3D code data
◇ ◇ ◇ ◇ ◇
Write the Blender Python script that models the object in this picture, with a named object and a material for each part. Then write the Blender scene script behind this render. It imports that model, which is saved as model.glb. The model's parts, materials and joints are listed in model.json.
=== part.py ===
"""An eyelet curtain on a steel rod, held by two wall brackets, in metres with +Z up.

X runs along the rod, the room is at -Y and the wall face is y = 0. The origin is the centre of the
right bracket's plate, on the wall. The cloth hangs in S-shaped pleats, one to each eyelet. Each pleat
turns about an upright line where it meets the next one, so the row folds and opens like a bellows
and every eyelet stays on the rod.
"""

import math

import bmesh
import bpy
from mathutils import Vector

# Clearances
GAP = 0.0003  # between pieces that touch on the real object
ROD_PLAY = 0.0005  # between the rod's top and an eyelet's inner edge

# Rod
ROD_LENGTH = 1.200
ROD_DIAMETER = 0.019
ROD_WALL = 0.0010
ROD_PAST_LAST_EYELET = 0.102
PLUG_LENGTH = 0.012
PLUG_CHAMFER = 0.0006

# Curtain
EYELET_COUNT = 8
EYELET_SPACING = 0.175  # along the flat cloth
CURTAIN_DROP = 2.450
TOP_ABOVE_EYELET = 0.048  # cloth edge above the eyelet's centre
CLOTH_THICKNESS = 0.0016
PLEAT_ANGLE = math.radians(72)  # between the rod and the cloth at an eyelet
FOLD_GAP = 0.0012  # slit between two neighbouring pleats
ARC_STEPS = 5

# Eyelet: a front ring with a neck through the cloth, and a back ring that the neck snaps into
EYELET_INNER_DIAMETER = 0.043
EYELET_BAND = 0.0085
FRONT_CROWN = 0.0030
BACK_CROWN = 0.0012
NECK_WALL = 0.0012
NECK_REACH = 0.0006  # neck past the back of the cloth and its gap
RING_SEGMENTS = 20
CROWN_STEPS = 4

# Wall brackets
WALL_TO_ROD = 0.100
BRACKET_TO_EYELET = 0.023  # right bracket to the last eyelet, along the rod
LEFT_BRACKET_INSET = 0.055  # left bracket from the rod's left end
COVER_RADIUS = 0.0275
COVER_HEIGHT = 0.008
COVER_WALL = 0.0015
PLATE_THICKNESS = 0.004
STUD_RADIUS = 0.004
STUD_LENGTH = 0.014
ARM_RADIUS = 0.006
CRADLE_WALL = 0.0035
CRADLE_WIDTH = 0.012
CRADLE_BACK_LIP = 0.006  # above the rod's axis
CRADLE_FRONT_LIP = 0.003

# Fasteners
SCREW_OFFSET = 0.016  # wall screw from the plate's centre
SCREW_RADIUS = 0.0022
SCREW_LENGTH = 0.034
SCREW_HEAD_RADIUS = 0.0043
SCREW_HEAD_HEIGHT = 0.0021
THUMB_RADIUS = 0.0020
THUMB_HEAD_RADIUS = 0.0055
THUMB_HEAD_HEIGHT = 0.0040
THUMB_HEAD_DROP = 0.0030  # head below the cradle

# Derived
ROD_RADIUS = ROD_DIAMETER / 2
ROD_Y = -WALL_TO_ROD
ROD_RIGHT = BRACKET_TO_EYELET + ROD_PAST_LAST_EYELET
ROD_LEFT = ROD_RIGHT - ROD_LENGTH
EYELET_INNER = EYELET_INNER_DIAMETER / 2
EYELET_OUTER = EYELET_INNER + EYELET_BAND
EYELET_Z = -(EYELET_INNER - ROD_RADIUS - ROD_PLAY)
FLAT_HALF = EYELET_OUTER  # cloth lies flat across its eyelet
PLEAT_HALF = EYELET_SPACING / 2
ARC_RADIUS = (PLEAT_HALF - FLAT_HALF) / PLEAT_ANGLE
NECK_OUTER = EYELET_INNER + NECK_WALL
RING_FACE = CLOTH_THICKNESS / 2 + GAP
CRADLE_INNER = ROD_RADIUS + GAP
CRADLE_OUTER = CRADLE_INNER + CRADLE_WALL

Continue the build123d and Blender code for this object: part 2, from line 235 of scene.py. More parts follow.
◇ ◇ ◇ ◇ ◇
**WHAT IS NEEDED:**
Retype the records in full. Keep every line identical to the original.

**RESPONSE TO THE EXERCISE:**
Write the Blender Python script that models the object in this picture, with a named object and a material for each part. Then write the Blender scene script behind this render. It imports that model, which is saved as model.glb. The model's parts, materials and joints are listed in model.json.
=== part.py ===
"""An eyelet curtain on a steel rod, held by two wall brackets, in metres with +Z up.

X runs along the rod, the room is at -Y and the wall face is y = 0. The origin is the centre of the
right bracket's plate, on the wall. The cloth hangs in S-shaped pleats, one to each eyelet. Each pleat
turns about an upright line where it meets the next one, so the row folds and opens like a bellows
and every eyelet stays on the rod.
"""

import math

import bmesh
import bpy
from mathutils import Vector

# Clearances
GAP = 0.0003  # between pieces that touch on the real object
ROD_PLAY = 0.0005  # between the rod's top and an eyelet's inner edge

# Rod
ROD_LENGTH = 1.200
ROD_DIAMETER = 0.019
ROD_WALL = 0.0010
ROD_PAST_LAST_EYELET = 0.102
PLUG_LENGTH = 0.012
PLUG_CHAMFER = 0.0006

# Curtain
EYELET_COUNT = 8
EYELET_SPACING = 0.175  # along the flat cloth
CURTAIN_DROP = 2.450
TOP_ABOVE_EYELET = 0.048  # cloth edge above the eyelet's centre
CLOTH_THICKNESS = 0.0016
PLEAT_ANGLE = math.radians(72)  # between the rod and the cloth at an eyelet
FOLD_GAP = 0.0012  # slit between two neighbouring pleats
ARC_STEPS = 5

# Eyelet: a front ring with a neck through the cloth, and a back ring that the neck snaps into
EYELET_INNER_DIAMETER = 0.043
EYELET_BAND = 0.0085
FRONT_CROWN = 0.0030
BACK_CROWN = 0.0012
NECK_WALL = 0.0012
NECK_REACH = 0.0006  # neck past the back of the cloth and its gap
RING_SEGMENTS = 20
CROWN_STEPS = 4

# Wall brackets
WALL_TO_ROD = 0.100
BRACKET_TO_EYELET = 0.023  # right bracket to the last eyelet, along the rod
LEFT_BRACKET_INSET = 0.055  # left bracket from the rod's left end
COVER_RADIUS = 0.0275
COVER_HEIGHT = 0.008
COVER_WALL = 0.0015
PLATE_THICKNESS = 0.004
STUD_RADIUS = 0.004
STUD_LENGTH = 0.014
ARM_RADIUS = 0.006
CRADLE_WALL = 0.0035
CRADLE_WIDTH = 0.012
CRADLE_BACK_LIP = 0.006  # above the rod's axis
CRADLE_FRONT_LIP = 0.003

# Fasteners
SCREW_OFFSET = 0.016  # wall screw from the plate's centre
SCREW_RADIUS = 0.0022
SCREW_LENGTH = 0.034
SCREW_HEAD_RADIUS = 0.0043
SCREW_HEAD_HEIGHT = 0.0021
THUMB_RADIUS = 0.0020
THUMB_HEAD_RADIUS = 0.0055
THUMB_HEAD_HEIGHT = 0.0040
THUMB_HEAD_DROP = 0.0030  # head below the cradle

# Derived
ROD_RADIUS = ROD_DIAMETER / 2
ROD_Y = -WALL_TO_ROD
ROD_RIGHT = BRACKET_TO_EYELET + ROD_PAST_LAST_EYELET
ROD_LEFT = ROD_RIGHT - ROD_LENGTH
EYELET_INNER = EYELET_INNER_DIAMETER / 2
EYELET_OUTER = EYELET_INNER + EYELET_BAND
EYELET_Z = -(EYELET_INNER - ROD_RADIUS - ROD_PLAY)
FLAT_HALF = EYELET_OUTER  # cloth lies flat across its eyelet
PLEAT_HALF = EYELET_SPACING / 2
ARC_RADIUS = (PLEAT_HALF - FLAT_HALF) / PLEAT_ANGLE
NECK_OUTER = EYELET_INNER + NECK_WALL
RING_FACE = CLOTH_THICKNESS / 2 + GAP
CRADLE_INNER = ROD_RADIUS + GAP
CRADLE_OUTER = CRADLE_INNER + CRADLE_WALL

Continue the build123d and Blender code for this object: part 2, from line 235 of scene.py. More parts follow.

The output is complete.